The feeling here is that Darnold will be worth the investment, and that over time, he will become a player who lives up to what is expected of him. He’s a terrific athlete with a great arm and, just as importantly, a great mind to process the most complicated position in pro sports. We knew all along there would be a learning curve – and sometimes a steep one, as evidenced by key moments in back-to-back losses to the Dolphins and Browns.
He has just three touchdown passes – among the fewest by any starter – and five interceptions – tied for the most. He has been somewhat limited by the play-calling of offensive coordinator Jeremy Bates, who is clearly not yet comfortable with letting Darnold go down the field consistently – something that’s not unusual among young starters.
Darnold himself admitted after the Browns game that he has to start trusting himself more, believing what his eyes tell him about the coverage and allowing his body to follow suit. It’s a process every quarterback goes through, particularly at the beginning of his career, and Mayfield, Rosen and Allen will experience their own issues with learning the pro game, albeit to varying degrees.
“We’ve got to go through our progression fast, we’ve got to believe in it and he’s going to continue to do that,” Bates said. “Obviously, he’s still young, but when he believes in his progress and he believes in his stroke, good things will happen.
“He’s going to work on that this week,” Bates added. "He’s going to work on that next week and he’s going to work on it the rest of his career. You can always play faster, no matter what year you are.”
Mayfield clearly looked more comfortable in his decision-making process during his relief appearance for the Browns. He was much authoritative with his throws after quickly deciding where he wanted to go with the ball, and he provided an undeniable spark that lifted the Browns to their first win in 635 days.
That doesn’t mean, however, that it will be that easy for Mayfield moving forward. Backup quarterbacks often have success against teams that focus on the starter and are often back on their heels if there’s a change. With opposing defensive coordinators now focused exclusively on Mayfield, he will invariably come across some confusing defenses that will force him into mistakes.
Darnold knows he must process his reads more quickly and efficiently, and he also knows the Jaguars will make it difficult on him. Jacksonville features one of the most complete defenses in the game, with Pro Bowl players at every level – defensive line, linebackers and the secondary. Anyone expecting a quick fix with Darnold this week will likely be disappointed.
“I think it's just trusting my instincts and knowing that when the guy is there, throw it to him if he's open,” Darnold said. “But at the same time, trusting my eyes and trusting what I feel. It's not that I wasn't necessarily trusting myself. It was just having to be able to look at it and really just say, 'OK, I'm going to rip it in there.' I think that confidence just comes with playing games in this league.”
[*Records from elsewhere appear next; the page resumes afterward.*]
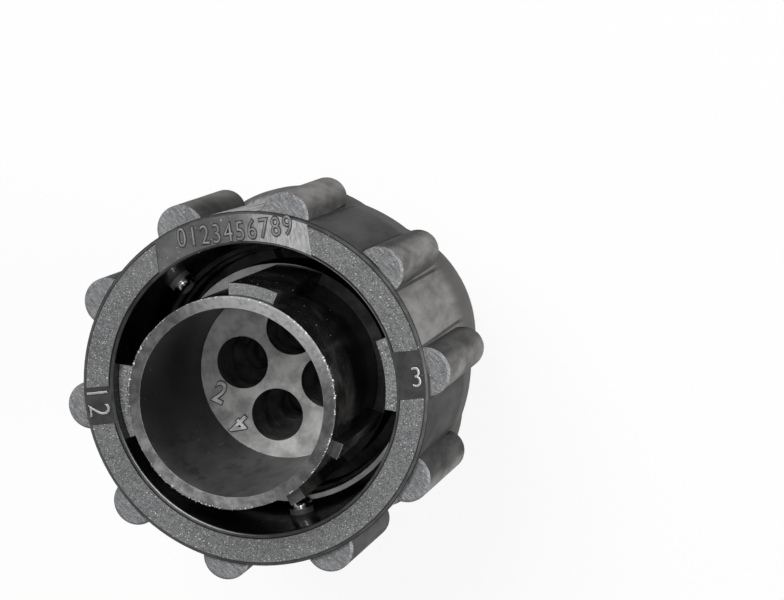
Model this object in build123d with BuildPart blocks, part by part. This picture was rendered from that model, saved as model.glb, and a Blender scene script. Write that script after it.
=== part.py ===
from build123d import *
import os
from math import cos, radians, sin, tan

# Circular plastic connector: the free plug half, with no contacts fitted.
# It stands on its cable end. The axis is Z and the mating end points up.
# Two mouldings make it. The plug body is one piece: barrel, insert with its
# contact cavities, keys, flange and the thread for a cable clamp. The coupling
# ring turns on the body, caught between the flange and three snap wedges.
# All sizes are in millimetres and all angles in degrees.

# Lengths along the axis, from the cable end up
THREAD_LENGTH = 8.6
RELIEF_LENGTH = 0.8
SHOULDER_LENGTH = 1.4
RING_LENGTH = 17.5
RIM_PROUD = 5.2
END_GAP = 0.3

# Barrel and the step at its foot
BARREL_RADIUS = 7.53
BARREL_WALL = 0.85
BARREL_DEPTH = 13.86
STEP_HEIGHT = 0.92
STEP_RISE = 0.8
EDGE_BREAK = 0.1

# Keys on the barrel: middle angle and width of each
KEY_HEIGHT = 0.82
KEY_SETBACK = 0.8
KEYS = ((90, 25), (-13, 8.5), (-46, 8.5))

# Flange with its collar and the groove for the mating shell
GROOVE_WIDTH = 0.9
COLLAR_LEDGE = 0.3
COLLAR_LAND = 0.4
LEDGE_DROP = 1.1
COLLAR_LENGTH = 5.2
FLANGE_THICKNESS = 2.0

# Insert and its four contact cavities
CONTACT_SPACING = 4.81
CONTACT_COUNT = 4
CAVITY_RADIUS = 2.02
CAVITY_DEPTH = 4.6
THROAT_RADIUS = 1.25
ENTRY_RADIUS = 1.65
ENTRY_DEPTH = 6.0
ENTRY_LEAD = 0.25

# Cable end: clamp thread, 24 turns to the inch, and the recess for the wires
THREAD_RADIUS = 7.9375
THREAD_PITCH = 25.4 / 24
THREAD_DEPTH = 0.58
THREAD_ROOT = 0.13
THREAD_ANGLE = 60
THREAD_LEAD = 0.5
RELIEF_DEPTH = 0.62
CUTTER_PROUD = 0.15
REAR_WALL = 1.5
RECESS_DEPTH = 6.0

# Journal that the ring turns on, and the wedges that keep it there
JOURNAL_DROP = 0.25
RUNNING_GAP = 0.15
SNAP_CATCH = 0.4
SNAP_LENGTH = 1.9
SNAP_WIDTH = 24
SNAP_COUNT = 3

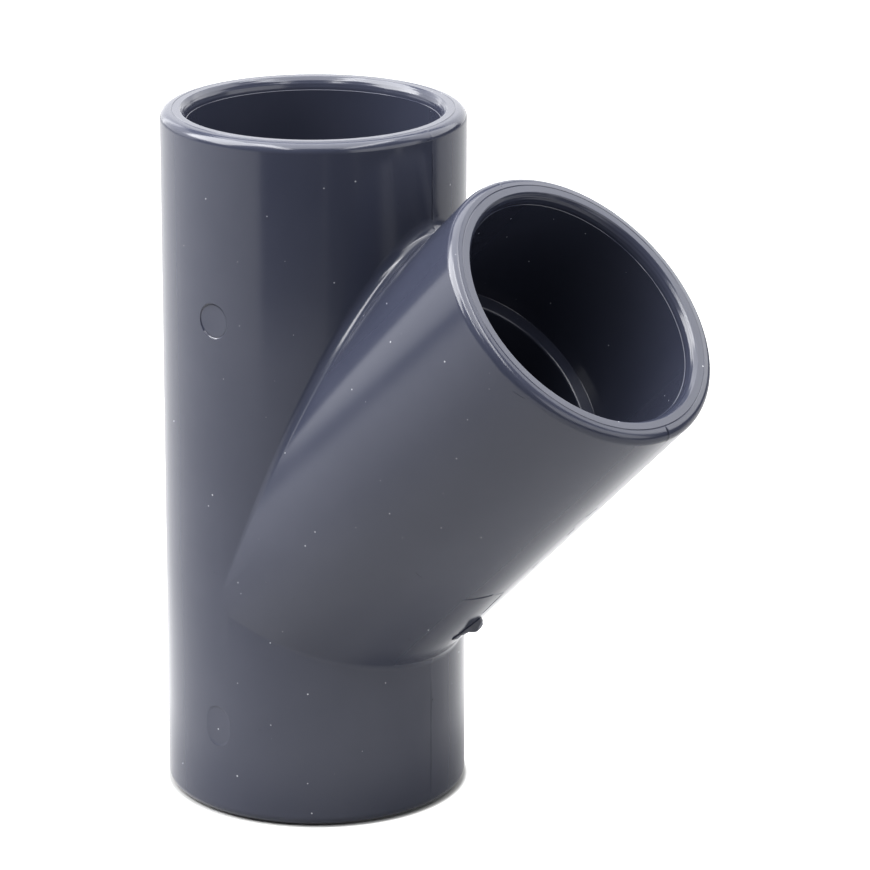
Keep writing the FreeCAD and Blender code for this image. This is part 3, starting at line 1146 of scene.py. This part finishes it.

Darnold insists there’s no need to change the game plan just because the Jets are facing a daunting defense in Jacksonville.
“We are just going to run our offense the way that we run it,” he said. “Nothing is going to change. As a quarterback, I’m going to continue to make my reads and let the coverage dictate where I go with the ball.”
Darnold’s apprenticeship has already been filled with promise and problems, and that will almost certainly be the case with his draft class colleagues in Cleveland, Buffalo and Arizona. But eventually, Darnold, Mayfield, Allen and Rosen will begin to separate themselves.
Jets fans desperately hope that once things sort themselves out in the coming years, Darnold winds up at the top of the list.